Um dos nossos mais brilhantes intelectuais, é o 19 da Colecção Poetas de Hoje da Editora Portugália, com Memória Dum Pintor Desconhecido.
Falamos de Mário Dionísio.
Transcrevo o poema
que Mário Dionísio escolheu:
Altos cachões de espuma
com instantes de prata
Um corpo aqui se afunda
em seu túmulo de água
De extremo a extremo um pano azul puído e sujo
batido pelo vento em si mesmo desata um arvoredo
de mágoa
Rola no horizonte o peso
redondo e cavo dum balão de medo
Ao longe um eco verde
de lata
É de José Gomes
Ferreira uma das mais fulgurantes frases sobre Mário Dionísio:
«…afinal toda aquela frieza aparente não passa de uma
ternura adiada.» Podemos recordar
uma outra, a de Maria Teresa Horta: «Mário Dionísio tem o espantoso fascínio
da inteligência.»
Professor,
pintor, escritor, um intelectual que fez da postura ética uma referência a toda
a prova.
Quem o quiser conhecer tem à sua disposição um livrinho, publicado em Dezembro de 1987, e em que desenhou a sua Autobiografia, do qual fizemos, neste Cais, algumas leituras:
«O quê? Projectos? Mais projectos? Coço a cabeça, meio
envergonhado. Um homem com esta idade! Terei tempo sequer para metade deles?

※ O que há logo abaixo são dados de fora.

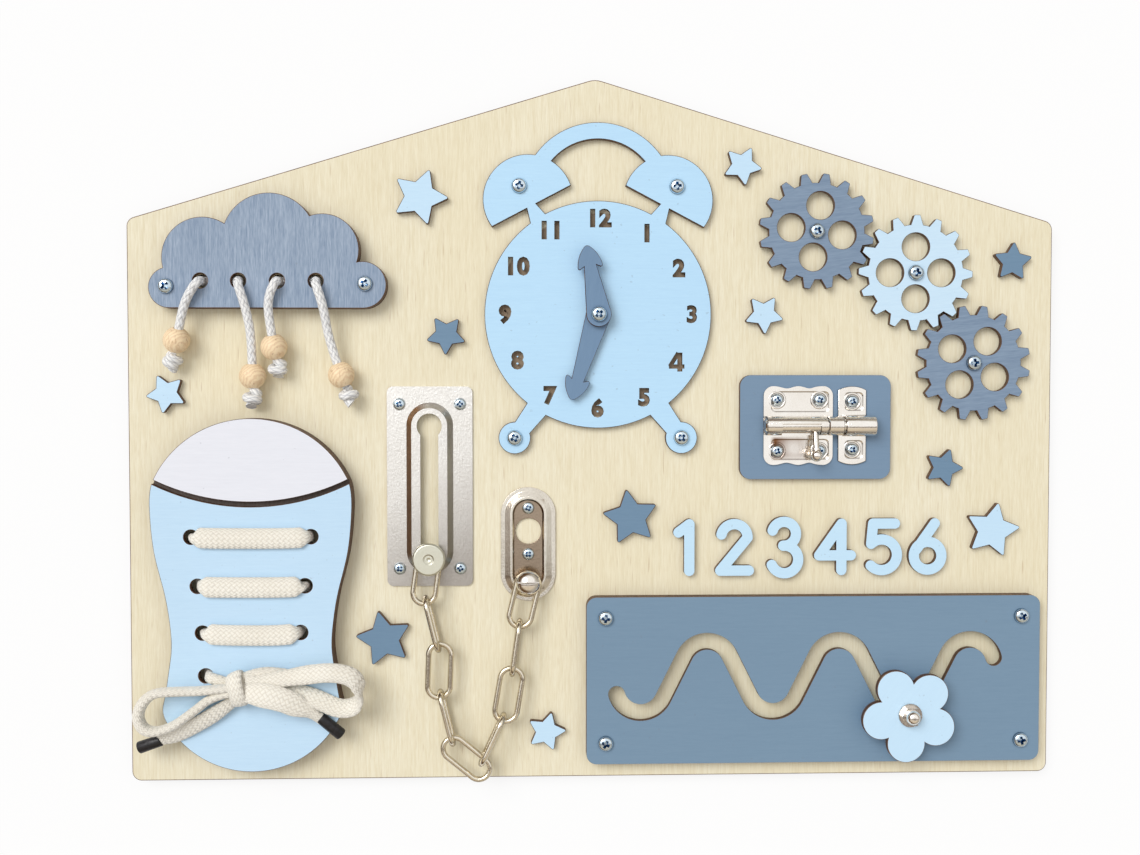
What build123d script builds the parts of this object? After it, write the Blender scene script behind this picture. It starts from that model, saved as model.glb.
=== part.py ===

Vale-me então um espírito maligno, género anãozinho da
floresta (outra vez a floresta...) que me pousa no ombro enquanto escrevo ou
pinto e que me diz, gozão: «Inquietas-te porquê? Que falta é que tudo isso
faz?» E, com esta, arruma-me de vez: «Estás convencido de teres estado sempre
certo?»
A defesa, abro o meu irregularíssimo Diário num dia de
63, aí calhou, e leio-o como se a data fosse a de hoje: «Não queiras que cada
página seja um monumento. Não queiras tudo. E o melhor caminho para não
encontrares nada. Não te sintas esmagado pelos grandes nem condoído com a falência
dos que detestas ou desprezas ou apenas lamentas. Escreve. Esquece tudo, tapa
os ouvidos, mete-te bem na tua experiência, só na tua experiência. Grande ou
pequena, é o que tens. Não desanimes, não desistas, não te perturbes com a
indiferença dos outros, não te entusiasmes com os aplausos dos outros.
Escreve! Escreve!».
O livro, Memória dum Pintor Desconhecido, é dos poucos da Colecção Poetas de Hoje, que não
tem a acompanhá-lo um estudo sobre a sua obra.
Desconheço as razões. Mas José Gomes Ferreira seria o prefaciador ideal, como o demonstram as palavras que escreveu em A Memória das Palavras:
«Confesso que sempre me deslumbraram os homens do tipo
de inteligência de Mário Dionísio, que deixam um rasto de prata em tudo oque
escrevem, e cujo bom senso acaba por corrigir as inclinações naturais para o
Absoluto, atinentes aos espíritos afectivos como o dele, ávidos de pureza leal.
Aliás, só uma inteligência de grande lucidez junta a um instinto muito fino da cultura e do julgamento crítico pode explicar a autoridade rápida com que se impôs, como doutrinador do neo-realismo, não apenas aos pares da sua idade, mas sobretudo aos adversários. Além disso, como dispunha de dotes fundos de riqueza artística e um espírito com dons de maleabilidade incomum, nunca recusou a iluminação de novos temas poéticos e caminhos ainda mal pisados. Coisas que os críticos, não afeitos à necessidade da justiça das géneses, geralmente se esquecem de apontar.»